Restaurant Brands New Zealand, the fast food operator, lifted annual profit 7.8 per cent as its local KFC business generated record sales, bolstered by the recently acquired Australian KFC business, allowing directors to increase dividends to shareholders.

Net profit rose to $26 million, in the 52 weeks ended February 27 from $24m a year earlier, the Auckland-based company said in a statement. Underlying earnings rose 26 per cent to $30.6m, within the company's guidance of between $30m and $32m, and Restaurant Brands anticipates that will rise to around $40m from its recent acquisitions.

Because the company issued shares to acquire the Australian business, earnings per share fell from 24.59 cents to 24.08 cents in the year under review.

Restaurant Brands bought 42 KFC stores in Australia last year, making it the biggest KFC franchisee in New South Wales, and in March was granted approval to acquire the only franchisee for 82 Taco Bell and Pizza Hut stores in Hawaii.


New Zealand operations delivered their "best ever overall sales and profit performance, strong trading from the KFC Australian business under its new Restaurant Brands' ownership and the successful completion of the acquisition of the Taco Bell and Pizza Hut franchisee in Hawaii," chief executive Russell Creedy and chief financial officer Grant Ellis said in their report. "The new financial year has seen a continuation of the strong trading performance across all four New Zealand brands seen over the FY17 year and both new acquisitions in Australia and Hawaii are currently delivering results in line with their business case projections."

The board declared a final dividend of 13.5 cents per share, paid on June 23 to shareholders on the register on June 9, taking the annual return to 23 cents, up 9.5 per cent from a year earlier. The directors will decide whether to reintroduce a dividend reinvestment plan before announcing an interim dividend for the current financial year.

The shares last traded at $5.35, having gained 5.3 per cent so far this year.

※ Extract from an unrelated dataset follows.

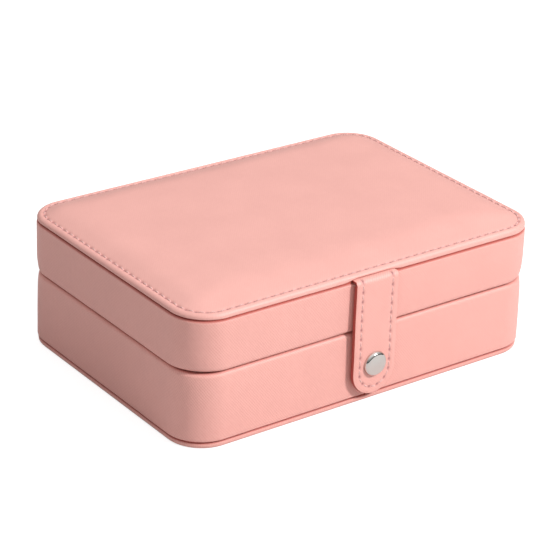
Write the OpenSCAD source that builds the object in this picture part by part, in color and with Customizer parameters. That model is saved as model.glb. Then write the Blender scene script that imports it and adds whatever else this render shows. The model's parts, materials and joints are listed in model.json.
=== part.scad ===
// Leather jewellery case: a lined tray and a hinged lid, closed by a strap with a snap.
// Units are millimetres. X runs left to right, the front faces -Y and Z is up.
// The origin is on the surface that the case stands on, at the middle of its outline.

/* [Case] */
// Width of the case, left to right
case_w = 165; // [155:1:180]
// Depth of the case, front to back
case_d = 118; // [112:1:126]
// Plan radius of the upright corners
corner_r = 15; // [13:0.5:18]
// Height of the line where the lid meets the tray
part_z = 30.6; // [29.5:0.1:33]
// Height of the groove under the padded top panel
panel_z = 51.9; // [50:0.1:54]
// Rise of the padded top panel's rim above the groove
rim_rise = 2.8; // [2.4:0.1:3.4]
// Further rise of the padded top to its middle
crown_rise = 1.6; // [1:0.1:2.5]

/* [Wall layers] */
// Thickness of the outer leather
leather_t = 1; // [0.8:0.1:1.2]
// Thickness of the wall board
board_t = 2.5; // [2:0.1:3]
// Thickness of the velvet lining
velvet_t = 0.8; // [0.6:0.1:1]
// Radius of the leather over the rims where lid and tray meet
edge_r = 1.5; // [1.3:0.1:2]
// Height of the leather-covered board under the case
bottom_h = 2.3; // [2:0.1:3]
// How far that board stands back from the walls
bottom_inset = 0.3; // [0.2:0.1:1]

/* [Strap and snap] */
// Width of the closing strap
strap_w = 20; // [17:0.5:23]
// Height of the strap's tip above the ground
strap_tip_z = 4.1; // [3.5:0.1:7]
// How far the strap's middle is to the right of the case's middle
strap_x = -0.8; // [-1.5:0.1:1.5]
// How far the strap stands off the wall at the snap
strap_bow = 1.1; // [1.1:0.1:2]
// Thickness of each of the strap's two layers
strap_layer_t = 0.8; // [0.8:0.1:1]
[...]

The company's New Zealand KFC division increased earnings before interest, tax, depreciation and amortisation by 7.5 per cent to $61.4m on a 4.9 per cent increase in sales to $296.5m. Ebitda margins widened 0.5 of a percentage point to 20.7 per cent due to cheaper ingredients and store efficiencies, which the company said offset rising labour costs.

The Pizza Hut New Zealand unit posted a 17 per cent decline in earnings to $4.1m on a 9.8 per cent fall in sales to $40.5m as Restaurant Brands sold stores to independent franchisees, while the Starbucks Coffee division increased ebitda 8 per cent to $4.8m on a 0.4 per cent decline in sales to $26.7m.

Carl's Jr sales rose 9 per cent to $36.3m and ebitda more than doubled to $1m, with the company saying it "continued to make steady progress towards building critical mass and long term financial viability" for the brand.

Auditor PwC took a closer look at the $1.5m value attached to Carl's Jr's goodwill due to "the continued profitability challenges faced by the Carl's Jr segment and because of the sensitivity to judgements about the future performance of the business" but was satisfied with management's impairment testing.

Restaurant Brands' KFC Australia division continued $97.2m of sales and $15m of ebitda to the group and has bought five more stores since the February 27 balance date.


The company took on debt to fund the Australian KFC division last year, with bank loans totalling $46.5m as at February 27, up from $12.7m a year earlier. That's set to increase with its US$105m acquisition of the Hawaiian business, of which US$42m will be debt funded. Finance costs rose to $2.3m from $991,000 in 2016.

Restaurant Brands' operating cash flow rose 8.1 per cent to $47.9m in the year, and after investing and financing activities, the company had $70.1m in cash as at February 27.